**PROBLEM REQUIREMENTS**
Output, word for word, every line from the start of the listing down to and including the line that contains "it rests on."; include nothing else.
====== GIVEN MATERIAL ======
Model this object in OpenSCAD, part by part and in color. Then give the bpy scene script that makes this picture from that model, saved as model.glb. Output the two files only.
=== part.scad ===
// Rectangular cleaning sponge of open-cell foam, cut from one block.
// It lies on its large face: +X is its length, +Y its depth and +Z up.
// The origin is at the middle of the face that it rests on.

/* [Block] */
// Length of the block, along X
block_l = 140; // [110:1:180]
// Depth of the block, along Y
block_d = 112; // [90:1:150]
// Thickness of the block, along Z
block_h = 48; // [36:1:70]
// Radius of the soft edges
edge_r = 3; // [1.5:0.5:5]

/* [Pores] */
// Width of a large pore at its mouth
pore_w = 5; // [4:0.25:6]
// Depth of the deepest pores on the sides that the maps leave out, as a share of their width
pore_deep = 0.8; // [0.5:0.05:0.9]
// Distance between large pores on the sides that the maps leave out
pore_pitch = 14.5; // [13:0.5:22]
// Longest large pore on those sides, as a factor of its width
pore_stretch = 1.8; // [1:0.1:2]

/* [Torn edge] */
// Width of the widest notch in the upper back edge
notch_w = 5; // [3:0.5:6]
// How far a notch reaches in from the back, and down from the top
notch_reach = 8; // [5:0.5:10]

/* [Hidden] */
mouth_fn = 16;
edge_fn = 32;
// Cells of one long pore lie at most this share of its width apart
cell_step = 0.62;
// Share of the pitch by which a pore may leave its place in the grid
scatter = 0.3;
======
**EXERCISE ANSWER**
Model this object in OpenSCAD, part by part and in color. Then give the bpy scene script that makes this picture from that model, saved as model.glb. Output the two files only.
=== part.scad ===
// Rectangular cleaning sponge of open-cell foam, cut from one block.
// It lies on its large face: +X is its length, +Y its depth and +Z up.
// The origin is at the middle of the face that it rests on.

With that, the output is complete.